Task objective:
Quote every line from the top of the listing down to and including the line that contains "recess_chamfer = 0.5".

Supplied data:
++++++++

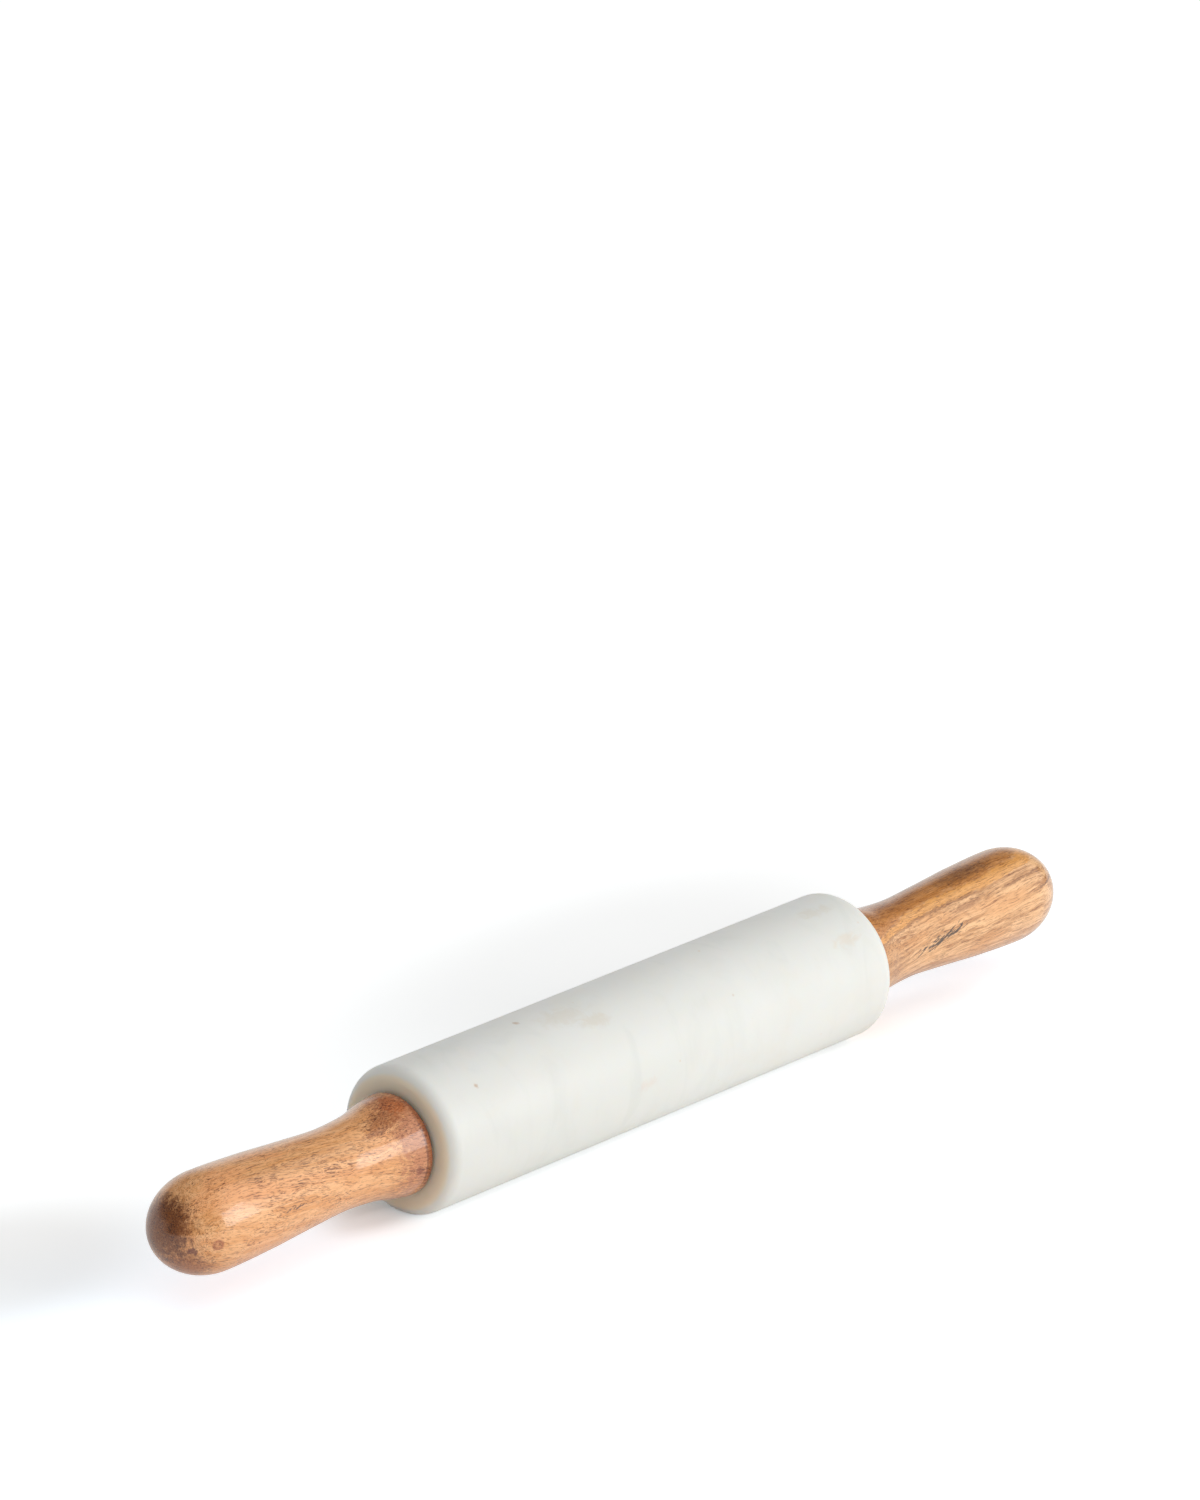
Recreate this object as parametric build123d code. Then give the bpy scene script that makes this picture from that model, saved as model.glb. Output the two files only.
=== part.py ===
from build123d import *

import os

os.makedirs("parts", exist_ok=True)

# A marble rolling pin lies along X on its barrel, which rests on Z = 0. The barrel turns
# on a steel axle rod between two turned wooden handles. Lengths are in millimetres.

# Marble barrel, drilled through, with a shallow recess in each end face
barrel_diameter = 57.0
barrel_length = 245.0
barrel_edge_radius = 5.5
recess_chamfer = 0.5

# Steel axle rod: a plain journal between two shoulders, then a threaded stud at each end
thread_diameter = 8.0
thread_pitch = 1.25
thread_depth = 0.7
shoulder_height = 1.0
journal_chamfer = 0.3
stud_setback = 2.0
stud_chamfer = 0.8

# Flanged nylon bushings, glued into the ends of the bore
bushing_length = 16.0
bushing_wall = 2.85
bushing_flange_width = 3.9
bushing_flange_thickness = 1.8
bushing_chamfer = 0.4

# Steel thrust washers, clamped between the rod's shoulders and the handles
washer_margin = 1.8
washer_thickness = 1.0
washer_chamfer = 0.2

# Brass inserts, pressed into the handles, with barbs outside and a thread inside
insert_length = 20.0
insert_wall = 1.5
insert_head_width = 1.0
insert_head_thickness = 1.0
barb_height = 0.45
barb_pitch = 3.0

# Turned wooden handles: a collar by the barrel, a neck, and a swelling, domed grip
handle_length = 120.0
collar_diameter = 39.0
collar_edge_radius = 1.5
neck_diameter = 31.4
grip_diameter = 37.8
tip_length = 24.0
chip_space = 6.0
pilot_point_length = 3.4

# Places on the handle's outline. Each pair is a share of the handle's length and a share
# of the rise from the neck's radius: to the collar's in flare, to the grip's in swell.
flare_shares = ((0.076, 0.73), (0.141, 0.29), (0.222, 0.055))
neck_place_share = 0.30
swell_shares = ((0.416, 0.25), (0.513, 0.50), (0.61, 0.75))

# One turn of the thread: shares of the pitch and of the depth
thread_turn_shares = ((0, 0), (0.125, 0), (0.4375, 1), (0.6875, 1))
# One barb: shares of its pitch and of its height
barb_shares = ((0, 0), (0.15, 1))

# Radial clearances
running_clearance = 0.05
glue_clearance = 0.1
thread_clearance = 0.05
insert_clearance = 0.03
washer_hole_clearance = 0.2

# Clearances along the axis: at each thrust washer, and between each collar and the marble
end_play = 0.2
handle_gap = 0.5

# How far a cutting solid runs past the face that it opens
cut_overrun = 1.0

# Radii, from the thread outwards
thread_radius = thread_diameter / 2
journal_radius = thread_radius + shoulder_height
bushing_bore_radius = journal_radius + running_clearance
sleeve_radius = bushing_bore_radius + bushing_wall
barrel_bore_radius = sleeve_radius + glue_clearance
flange_radius = sleeve_radius + bushing_flange_width
recess_radius = flange_radius + glue_clearance
washer_radius = flange_radius - washer_margin
insert_root_radius = thread_radius + thread_clearance + insert_wall
insert_head_radius = insert_root_radius + barb_height + insert_head_width

# Places along the axis, counted outwards from the barrel's end face. The handle's inner
# face lies handle_gap out, and everything on the rod is stacked against it.
shoulder_place = handle_gap - washer_thickness
flange_face_place = shoulder_place - end_play
flange_back_place = flange_face_place - bushing_flange_thickness
insert_end_place = handle_gap + insert_length

axle_height = barrel_diameter / 2
half_barrel = barrel_length / 2


def turned(outline):
    """A solid of revolution about X from points of place along the axis and radius."""
    return revolve(make_face(Polyline(*outline, close=True)), Axis.X)


def thread_points(length, growth):
    """The thread's outline, ring by ring, from the handle's inner face outwards."""
    crest = thread_radius + growth
    points = []
    for turn in range(int(length / thread_pitch)):
        for place_share, depth_share in thread_turn_shares:
            place = handle_gap + (turn + place_share) * thread_pitch
            points.append((place, crest - depth_share * thread_depth))
    return points


def marble_barrel():
    """The barrel between its end faces, with its bore and the recesses for the bushings."""
    blank = turned(
        [
            (-half_barrel, 0),
            (half_barrel, 0),
            (half_barrel, barrel_diameter / 2),
            (-half_barrel, barrel_diameter / 2),
        ]
    )
    blank = fillet(blank.edges().filter_by(GeomType.CIRCLE), barrel_edge_radius)
    mouth = half_barrel + cut_overrun
    recess_floor = half_barrel + flange_back_place
    bore = turned(
        [
            (-mouth, 0),
            (mouth, 0),
            (mouth, barrel_bore_radius),
            (-mouth, barrel_bore_radius),
        ]
    )
    recess = turned(
        [
            (recess_floor, 0),
            (mouth, 0),
            (mouth, recess_radius + recess_chamfer + cut_overrun),
            (half_barrel - recess_chamfer, recess_radius),
            (recess_floor, recess_radius),
        ]
    )
    return blank - bore - recess - Rot(0, 0, 180) * recess


def stud():
    """One threaded end of the rod, in place past the barrel's right end face."""
    thread = thread_points(insert_length - stud_setback, 0)
    last_place = thread[-1][0] + stud_chamfer
    return turned(
        [
            (shoulder_place, 0),
            (shoulder_place, thread_radius),
            *thread,
            (last_place, thread[-1][1] - stud_chamfer),
            (last_place, 0),
        ]
    )


def axle_rod():
    """The rod from stud to stud. Its shoulders set the end play of the barrel."""
    half_journal = half_barrel + shoulder_place
    journal = turned(
        [
            (-half_journal, 0),
            (-half_journal, journal_radius - journal_chamfer),
            (-half_journal + journal_chamfer, journal_radius),
            (half_journal - journal_chamfer, journal_radius),
            (half_journal, journal_radius - journal_chamfer),
            (half_journal, 0),
        ]
    )
    right_stud = Pos(half_barrel, 0, 0) * stud()
    return journal + right_stud + Rot(0, 0, 180) * right_stud


def bushing():
    """A flanged sleeve whose bore carries the rod and whose flange takes the thrust."""
    sleeve_end = flange_back_place - bushing_length
    return turned(
        [
            (sleeve_end, bushing_bore_radius + bushing_chamfer),
            (sleeve_end + bushing_chamfer, bushing_bore_radius),
            (flange_face_place - bushing_chamfer, bushing_bore_radius),
            (flange_face_place, bushing_bore_radius + bushing_chamfer),
            (flange_face_place, flange_radius - bushing_chamfer),
            (flange_face_place - bushing_chamfer, flange_radius),
            (flange_back_place, flange_radius),
            (flange_back_place, sleeve_radius),
            (sleeve_end + bushing_chamfer, sleeve_radius),
            (sleeve_end, sleeve_radius - bushing_chamfer),
        ]
    )


def thrust_washer():
    """A flat ring against the rod's shoulder, facing the bushing's flange."""
    hole_radius = thread_radius + washer_hole_clearance
    return turned(
        [
            (shoulder_place, hole_radius),
            (handle_gap, hole_radius),
            (handle_gap, washer_radius - washer_chamfer),
            (handle_gap - washer_chamfer, washer_radius),
            (shoulder_place + washer_chamfer, washer_radius),
            (shoulder_place, washer_radius - washer_chamfer),
        ]
    )


def insert_points(growth):
    """The insert's outside, from the rim of its head to the deep end of its last barb."""
    root = insert_root_radius + growth
    head_back = handle_gap + insert_head_thickness
    points = [
        (handle_gap, insert_head_radius + growth),
        (head_back, insert_head_radius + growth),
    ]
    for barb in range(int((insert_length - insert_head_thickness) / barb_pitch)):
        for place_share, height_share in barb_shares:
            place = head_back + (barb + place_share) * barb_pitch
            points.append((place, root + height_share * barb_height))
    return points + [(insert_end_place, root)]


def threaded_insert():
    """The barbed insert that the stud screws into, flush with the handle's inner face."""
    body = turned([(handle_gap, 0), *insert_points(0), (insert_end_place, 0)])
    thread = thread_points(insert_length + cut_overrun, thread_clearance)
    through = insert_end_place + cut_overrun
    tapped_hole = turned(
        [
            (handle_gap - cut_overrun, 0),
            (handle_gap - cut_overrun, thread[0][1]),
            *thread,
            (through, thread[-1][1]),
            (through, 0),
        ]
    )
    return body - tapped_hole


def handle_blank():
    """The handle as turned: rounded collar, flare, neck, swelling grip and domed tip."""
    collar_radius = collar_diameter / 2
    neck_radius = neck_diameter / 2
    grip_radius = grip_diameter / 2
    dome_place = handle_length - tip_length

    def along(shares, far_radius):
        return [
            (place * handle_length, neck_radius + rise * (far_radius - neck_radius))
            for place, rise in shares
        ]

    face = Line((0, 0), (0, collar_radius - collar_edge_radius))
    edge = JernArc(face @ 1, (0, 1), collar_edge_radius, -90)
    side = Spline(
        edge @ 1,
        *along(flare_shares, collar_radius),
        (neck_place_share * handle_length, neck_radius),
        *along(swell_shares, grip_radius),
        (dome_place, grip_radius),
        tangents=((1, 0), (1, 0)),
    )
    dome = EllipticalCenterArc((dome_place, 0), tip_length, grip_radius, arc_size=90)
    axis = Line((handle_length, 0), (0, 0))
    return Pos(handle_gap, 0, 0) * revolve(make_face([face, edge, side, dome, axis]), Axis.X)


def handle():
    """The turned handle with the blind hole that the insert is pressed into."""
    pocket = insert_points(insert_clearance)
    pilot_end = insert_end_place + chip_space
    hole = turned(
        [
            (handle_gap - cut_overrun, 0),
            (handle_gap - cut_overrun, pocket[0][1]),
            *pocket,
            (pilot_end, pocket[-1][1]),
            (pilot_end + pilot_point_length, 0),
        ]
    )
    return handle_blank() - hole


nodes = {"marble_barrel": marble_barrel(), "axle_rod": axle_rod()}
end_pieces = {
    "bushing": bushing(),
    "thrust_washer": thrust_washer(),
    "insert": threaded_insert(),
    "handle": handle(),
}
for side, turn in (("left", 180), ("right", 0)):
    for name, piece in end_pieces.items():
        nodes[f"{side}_{name}"] = Rot(0, 0, turn) * Pos(half_barrel, 0, 0) * piece

for name, piece in nodes.items():
    export_step(Pos(0, 0, axle_height) * piece, f"parts/{name}.step")
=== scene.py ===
import math

import bmesh
import bpy
from mathutils import Euler, Matrix, Vector


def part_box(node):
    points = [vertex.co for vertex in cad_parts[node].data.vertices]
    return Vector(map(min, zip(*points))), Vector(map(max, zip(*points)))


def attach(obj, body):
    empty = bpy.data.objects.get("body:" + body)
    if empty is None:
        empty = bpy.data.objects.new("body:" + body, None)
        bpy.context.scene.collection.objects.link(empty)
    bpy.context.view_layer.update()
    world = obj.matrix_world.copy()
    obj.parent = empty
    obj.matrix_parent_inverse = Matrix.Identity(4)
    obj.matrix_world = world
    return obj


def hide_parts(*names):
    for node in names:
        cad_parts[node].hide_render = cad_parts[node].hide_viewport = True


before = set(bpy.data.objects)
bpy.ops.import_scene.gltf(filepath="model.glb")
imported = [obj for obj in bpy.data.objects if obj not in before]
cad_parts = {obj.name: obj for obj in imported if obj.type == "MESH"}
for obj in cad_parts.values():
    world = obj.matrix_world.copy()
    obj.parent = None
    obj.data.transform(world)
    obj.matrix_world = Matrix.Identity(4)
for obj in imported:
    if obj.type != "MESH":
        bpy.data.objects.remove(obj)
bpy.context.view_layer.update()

# The marble barrel. White marble with faint warm and grey clouds, core-drilled along its
# axis, ground round and honed to a soft sheen. Its end edges are rounded over, and each
# end face has a shallow recess for the bushing that is glued into the bore.
barrel_low, barrel_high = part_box("marble_barrel")
axle_height = (barrel_low.z + barrel_high.z) / 2
hair = 0.000001  # keeps a rounded number from passing the box of the solids
barrel_radius = (barrel_high.z - barrel_low.z) / 2 - hair
half_barrel = barrel_high.x
barrel_sides = 224
barrel_edge_radius = 0.0055
barrel_edge_steps = 12
bushing_low, bushing_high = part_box("right_bushing")
glue_film = 0.0001
recess_radius = (bushing_high.z - bushing_low.z) / 2 + glue_film
recess_depth = 0.0025
recess_chamfer = 0.0005
recess_chamfer_steps = 3
bore_radius = 0.008
crease_angle = math.radians(35)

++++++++

Response to the exercise:
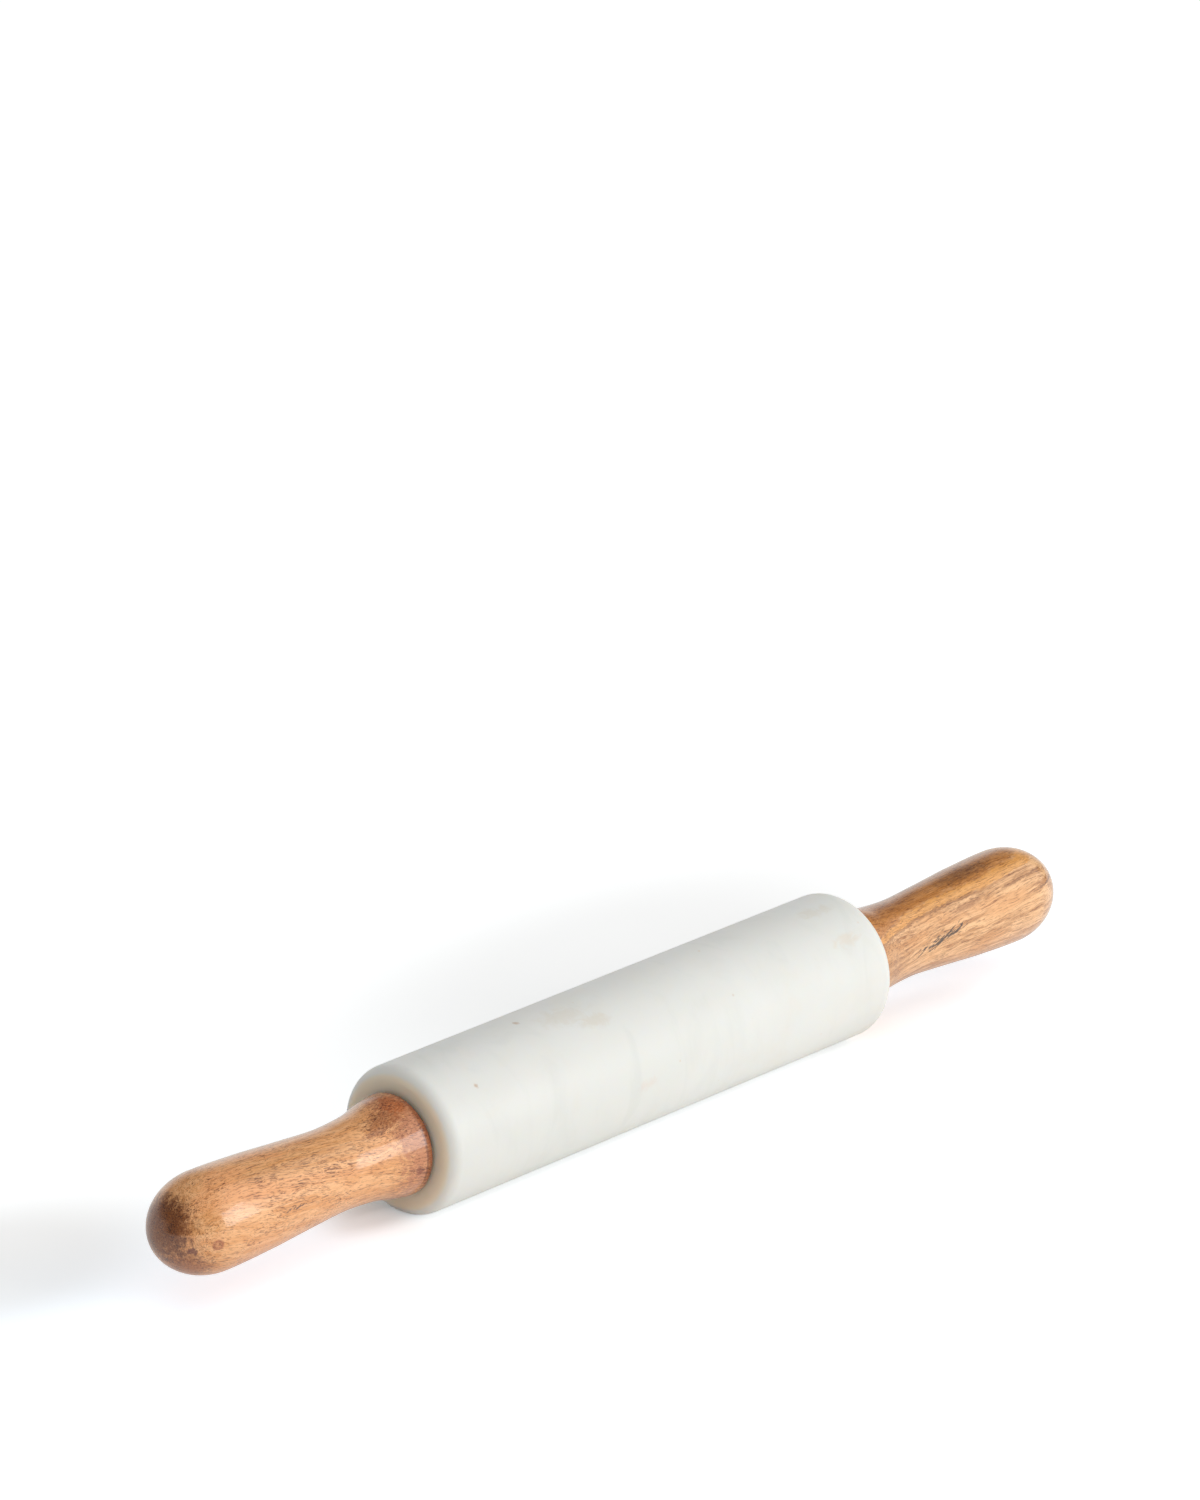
Recreate this object as parametric build123d code. Then give the bpy scene script that makes this picture from that model, saved as model.glb. Output the two files only.
=== part.py ===
from build123d import *

import os

os.makedirs("parts", exist_ok=True)

# A marble rolling pin lies along X on its barrel, which rests on Z = 0. The barrel turns
# on a steel axle rod between two turned wooden handles. Lengths are in millimetres.

# Marble barrel, drilled through, with a shallow recess in each end face
barrel_diameter = 57.0
barrel_length = 245.0
barrel_edge_radius = 5.5
recess_chamfer = 0.5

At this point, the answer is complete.